Melissa defines ‘Build Trap’ as a situation where ‘organizations become stuck measuring their success by outputs rather than outcomes’, which if continued would lead to losing customers and associated domino effects, finally resulting losing market share. The underpinning of the whole book is that the only way to grow your organization is to keep listening to the customers and keep learning from their pain points and that’s how one can weasel one’s organization out of the build trap.

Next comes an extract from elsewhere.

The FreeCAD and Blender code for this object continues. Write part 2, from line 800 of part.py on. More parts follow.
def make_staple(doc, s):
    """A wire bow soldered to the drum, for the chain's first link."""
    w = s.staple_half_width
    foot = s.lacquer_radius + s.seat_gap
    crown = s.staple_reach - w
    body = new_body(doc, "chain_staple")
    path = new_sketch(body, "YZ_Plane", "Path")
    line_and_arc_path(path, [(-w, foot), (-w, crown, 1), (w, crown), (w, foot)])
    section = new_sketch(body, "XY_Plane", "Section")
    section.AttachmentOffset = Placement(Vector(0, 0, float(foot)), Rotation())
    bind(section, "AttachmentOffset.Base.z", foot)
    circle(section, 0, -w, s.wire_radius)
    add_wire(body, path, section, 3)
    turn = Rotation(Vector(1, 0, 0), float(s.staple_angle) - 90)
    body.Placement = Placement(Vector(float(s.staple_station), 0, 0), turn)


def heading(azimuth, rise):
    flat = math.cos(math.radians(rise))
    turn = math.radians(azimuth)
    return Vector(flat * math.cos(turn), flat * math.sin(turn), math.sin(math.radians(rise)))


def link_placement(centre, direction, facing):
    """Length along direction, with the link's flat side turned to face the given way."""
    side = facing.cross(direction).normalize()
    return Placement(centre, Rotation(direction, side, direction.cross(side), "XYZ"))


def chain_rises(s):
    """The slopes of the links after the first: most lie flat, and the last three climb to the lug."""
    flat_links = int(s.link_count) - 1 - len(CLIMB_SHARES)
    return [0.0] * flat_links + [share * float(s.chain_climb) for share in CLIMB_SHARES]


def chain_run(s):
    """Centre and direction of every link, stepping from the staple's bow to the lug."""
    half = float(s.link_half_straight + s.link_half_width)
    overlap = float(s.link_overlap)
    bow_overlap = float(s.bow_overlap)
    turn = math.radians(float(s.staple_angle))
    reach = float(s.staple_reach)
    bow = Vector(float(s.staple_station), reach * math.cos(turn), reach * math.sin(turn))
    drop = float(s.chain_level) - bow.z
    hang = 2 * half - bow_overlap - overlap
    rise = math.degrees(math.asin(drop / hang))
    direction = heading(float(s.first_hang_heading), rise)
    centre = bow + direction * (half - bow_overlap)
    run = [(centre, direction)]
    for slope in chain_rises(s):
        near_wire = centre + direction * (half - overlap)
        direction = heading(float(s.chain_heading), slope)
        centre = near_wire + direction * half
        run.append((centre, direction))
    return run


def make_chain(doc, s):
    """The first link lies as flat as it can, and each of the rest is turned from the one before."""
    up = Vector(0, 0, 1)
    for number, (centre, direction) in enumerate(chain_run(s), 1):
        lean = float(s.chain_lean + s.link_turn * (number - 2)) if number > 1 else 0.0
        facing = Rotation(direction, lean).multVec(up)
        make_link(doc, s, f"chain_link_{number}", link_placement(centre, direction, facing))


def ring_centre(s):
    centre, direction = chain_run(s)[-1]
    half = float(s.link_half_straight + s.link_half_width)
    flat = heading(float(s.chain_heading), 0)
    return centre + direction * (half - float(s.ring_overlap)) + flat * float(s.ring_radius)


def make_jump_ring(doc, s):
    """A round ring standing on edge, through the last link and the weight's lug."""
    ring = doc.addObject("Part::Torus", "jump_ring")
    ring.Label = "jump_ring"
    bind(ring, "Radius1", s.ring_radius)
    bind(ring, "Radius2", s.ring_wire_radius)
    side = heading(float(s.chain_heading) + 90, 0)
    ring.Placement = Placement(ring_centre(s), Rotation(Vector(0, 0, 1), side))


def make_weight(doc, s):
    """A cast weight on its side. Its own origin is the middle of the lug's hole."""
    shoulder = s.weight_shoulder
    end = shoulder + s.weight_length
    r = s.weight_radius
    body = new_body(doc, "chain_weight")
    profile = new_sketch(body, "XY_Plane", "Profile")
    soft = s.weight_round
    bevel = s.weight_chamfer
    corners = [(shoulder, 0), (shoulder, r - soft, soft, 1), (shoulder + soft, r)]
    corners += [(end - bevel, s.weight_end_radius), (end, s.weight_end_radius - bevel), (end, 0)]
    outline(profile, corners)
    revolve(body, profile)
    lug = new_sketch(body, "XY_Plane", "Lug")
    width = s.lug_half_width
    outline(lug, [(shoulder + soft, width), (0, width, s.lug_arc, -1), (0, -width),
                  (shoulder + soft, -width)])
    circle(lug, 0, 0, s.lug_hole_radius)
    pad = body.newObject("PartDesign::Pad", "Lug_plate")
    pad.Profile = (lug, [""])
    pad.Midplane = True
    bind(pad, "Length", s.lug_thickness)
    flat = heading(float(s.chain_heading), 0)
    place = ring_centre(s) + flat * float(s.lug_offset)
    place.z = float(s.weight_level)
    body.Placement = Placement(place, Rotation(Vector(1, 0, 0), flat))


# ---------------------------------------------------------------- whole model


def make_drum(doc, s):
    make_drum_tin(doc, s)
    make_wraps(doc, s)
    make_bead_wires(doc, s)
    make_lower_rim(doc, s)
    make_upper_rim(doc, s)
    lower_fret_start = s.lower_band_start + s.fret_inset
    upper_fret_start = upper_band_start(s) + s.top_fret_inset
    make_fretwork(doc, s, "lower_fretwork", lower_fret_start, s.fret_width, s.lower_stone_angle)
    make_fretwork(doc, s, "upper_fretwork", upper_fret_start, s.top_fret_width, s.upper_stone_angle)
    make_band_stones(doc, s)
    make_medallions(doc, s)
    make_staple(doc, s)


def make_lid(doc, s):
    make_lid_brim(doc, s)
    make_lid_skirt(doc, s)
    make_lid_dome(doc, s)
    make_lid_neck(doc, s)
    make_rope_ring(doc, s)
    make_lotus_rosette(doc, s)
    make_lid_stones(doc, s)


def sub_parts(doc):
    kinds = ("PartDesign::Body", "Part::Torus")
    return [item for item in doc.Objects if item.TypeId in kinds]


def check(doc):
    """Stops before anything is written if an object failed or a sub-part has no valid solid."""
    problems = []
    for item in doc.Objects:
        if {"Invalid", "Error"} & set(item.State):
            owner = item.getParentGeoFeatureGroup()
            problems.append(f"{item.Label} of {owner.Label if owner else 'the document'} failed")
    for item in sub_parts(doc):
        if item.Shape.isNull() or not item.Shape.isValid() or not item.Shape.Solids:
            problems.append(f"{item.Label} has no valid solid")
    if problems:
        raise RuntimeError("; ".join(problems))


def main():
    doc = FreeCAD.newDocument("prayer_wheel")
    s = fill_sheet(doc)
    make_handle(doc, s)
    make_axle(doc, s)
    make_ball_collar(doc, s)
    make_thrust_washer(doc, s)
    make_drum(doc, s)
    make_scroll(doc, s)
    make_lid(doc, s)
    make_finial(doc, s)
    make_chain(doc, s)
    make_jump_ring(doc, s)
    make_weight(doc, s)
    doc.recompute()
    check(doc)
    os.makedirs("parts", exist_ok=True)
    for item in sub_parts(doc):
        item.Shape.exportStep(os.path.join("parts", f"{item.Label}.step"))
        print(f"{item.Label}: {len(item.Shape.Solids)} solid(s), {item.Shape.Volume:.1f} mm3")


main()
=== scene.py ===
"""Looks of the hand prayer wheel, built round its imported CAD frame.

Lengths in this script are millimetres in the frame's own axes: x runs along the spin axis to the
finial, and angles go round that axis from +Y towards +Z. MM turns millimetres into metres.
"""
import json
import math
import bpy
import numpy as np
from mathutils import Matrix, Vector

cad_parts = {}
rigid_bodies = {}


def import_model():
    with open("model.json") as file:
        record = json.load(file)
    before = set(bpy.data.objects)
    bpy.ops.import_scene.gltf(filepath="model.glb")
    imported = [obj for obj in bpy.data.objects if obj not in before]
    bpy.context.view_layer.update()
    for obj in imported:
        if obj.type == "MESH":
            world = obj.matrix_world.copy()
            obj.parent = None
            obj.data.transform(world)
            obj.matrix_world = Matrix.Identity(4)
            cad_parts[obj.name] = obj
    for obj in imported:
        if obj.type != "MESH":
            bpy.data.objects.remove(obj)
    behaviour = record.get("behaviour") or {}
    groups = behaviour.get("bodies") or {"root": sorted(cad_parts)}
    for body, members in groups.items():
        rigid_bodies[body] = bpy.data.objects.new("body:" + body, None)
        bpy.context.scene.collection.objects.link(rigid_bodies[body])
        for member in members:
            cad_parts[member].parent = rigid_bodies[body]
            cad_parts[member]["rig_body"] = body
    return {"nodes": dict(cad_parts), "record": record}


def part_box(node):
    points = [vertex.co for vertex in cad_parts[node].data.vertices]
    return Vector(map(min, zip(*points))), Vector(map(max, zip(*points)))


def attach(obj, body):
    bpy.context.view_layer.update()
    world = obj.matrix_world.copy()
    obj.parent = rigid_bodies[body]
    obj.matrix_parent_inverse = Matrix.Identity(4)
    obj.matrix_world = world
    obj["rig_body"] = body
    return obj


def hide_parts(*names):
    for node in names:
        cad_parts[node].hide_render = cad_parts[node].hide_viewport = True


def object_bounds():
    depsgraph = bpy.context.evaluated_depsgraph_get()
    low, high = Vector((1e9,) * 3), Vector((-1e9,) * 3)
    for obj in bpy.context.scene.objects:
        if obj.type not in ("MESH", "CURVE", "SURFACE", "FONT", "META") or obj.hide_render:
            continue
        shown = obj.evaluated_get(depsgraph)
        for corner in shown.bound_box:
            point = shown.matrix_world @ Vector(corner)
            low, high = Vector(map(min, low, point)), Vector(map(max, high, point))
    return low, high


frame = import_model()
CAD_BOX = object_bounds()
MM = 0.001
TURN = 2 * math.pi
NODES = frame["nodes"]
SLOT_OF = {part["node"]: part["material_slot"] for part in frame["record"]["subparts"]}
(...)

The author says that many technology companies emphatically claim that they are product-led, whereas in reality they are sales-led or visionary-led or technology-led and being led under these three categories could turn detrimental for the organization. Melissa shares case studies of various organizations including Netflix, Spotify, Microsoft, Apple, Kodak etc. helping the reader to relate to the author’s views better and also self-evaluate where their organizations stand. Personally, I was able to relate to her views on how some of the early-stage companies allow the sales persons’ commitments to customers define and prioritise the product features, which could get disastrous if allowed to prolong.

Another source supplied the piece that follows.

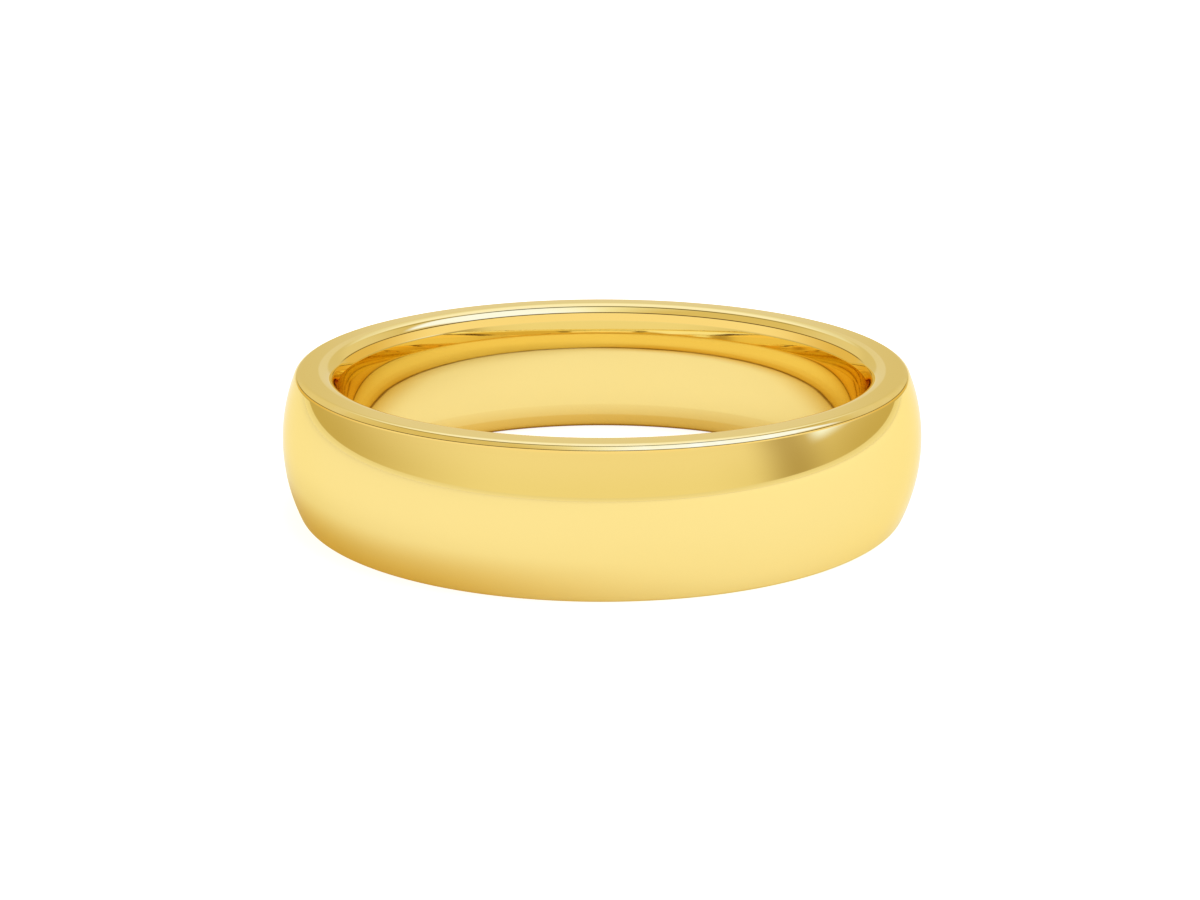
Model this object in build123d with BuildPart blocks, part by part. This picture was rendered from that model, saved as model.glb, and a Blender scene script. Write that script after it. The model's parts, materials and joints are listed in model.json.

According to Melissa, the art of product management is critical for an organization to become product-led as it is the one that will help the organizations recognize and investigate the problems that the team knows that it exists but need to deep dive and of reducing the universe around the uncertainties that could emerge as the team builds a solution to address the customers’ pain point. It is the role of the Product managers(PMs) to identify features and products that will solve customer problems while achieving business goals, optimizing the Value Exchange System

She clearly articulates the typical job profile of a product manager and how crucial it is for the company to identify good resources who can deeply understand both the business and the customer to identify the right opportunities to produce value. She believes that they are “responsible for synthesizing multiple pieces of data, including user analytics, customer feedback, market research, and stakeholder opinions, and then determining in which direction the team should move. They keep the team focused on the why—why are we building this product, and what outcome will it produce?”. They should have an amalgamation of varied skillsets including good understanding of customers, business, technology and leadership skills.


Product Managers are responsible for synthesizing multiple pieces of data, including user analytics, customer feedback, market research, and stakeholder opinions, and then determining in which direction the team should move. They keep the team focused on the why—why are we building this product, and what outcome will it produce?

Melissa acknowledges that for the product manager to successfully implement the product management processes and ruthlessly prioritize in achieving the businesses’ goals, he/she would need complete support of the management. Further, Melissa recommends that one should keep asking the below questions time and again to ensure that the organization is creating successful products:

• How do we determine value?

• How do we measure the success of our products in the market?

• How do we make sure we are building the right thing?

• How do we price and package our product?

• How do we bring our product to market?

• What makes sense to build versus buy?

• How can we integrate with third-party software to enter new markets


The author also promptly highlights various problems that the organization and the product manager would run into as they are becoming a product-led company, such as customers dictating the solutions for their problems. PM should push back and listen internally to the team members, with his/her eye on the goal of addressing the problem of the customer.

And as the organization scales, the product management team’s hierarchy also grows, with entry level starting from Associate product manager, then Product manager, Senior product manager, Director of product, VP of product, and ultimately reaches the Chief product officer and suitably the proportion of their responsibilities revolving around tactical, strategic, and operational work varies, depending on the level one is in.

With the product management team now in place, Melissa introduces a new concept called the ‘Product Kata’, which she describes as the process by which we uncover the right solutions to build, by building a systematic way in approaching a solution from the problem-solving standpoint. As the organization is ready to roll out features addressing the pain points, it is imperative to assess the outcome using relevant product metrics, which the author refers as the ‘lifeblood of every PM’ and insists that the Company should constantly monitor and continuously improve its processes and approach by steering the product and the organization in the right direction.

With right people deployed and right processes enforced, what sets the product led company thrive is the ambience that the organization provides. Melissa stresses that people should be rewarded for learning and achieving goals, not for shipping more (useless) features and management should give free hands and encourage product teams to get close to their customers.

In the end, she leaves the reader with six questions which she uses to evaluate whether a company has escaped the build trap. She strongly suggests that aspiring product managers should ask these during their interviews to see whether this will be the right environment in which they wish to operate.

  • Who came up with the last feature or product idea you built?
  • What was the last product that you decided to kill?
  • When’s the last time you talked with customers?
  • What is your goal?
  • What are you currently working on?
  • What are your product managers like?

Personally, the biggest take away from the book is that the fundamental criterion for building a product is that the product should solve the user’s problem and not just build things for the sake of checking boxes but to further your business. This book could have been a tad bit shorter if not for the repetitions on the importance of being user-centric. Perhaps, the author wanted to emphasize and remind the reader of the key takeaway now and then.  Overall, this book is a good read for developers, product managers, CXOs of companies across all sizes. While the startups could slowly start following these measures, growth-stage startup should aggressively implement the prescribed principles so that they don’t repent later. Matured companies should work much harder to imbibe this culture, in case it isn’t in place already as they should be reminded of the fate of Kodak in failing to course-correct and leverage its market share.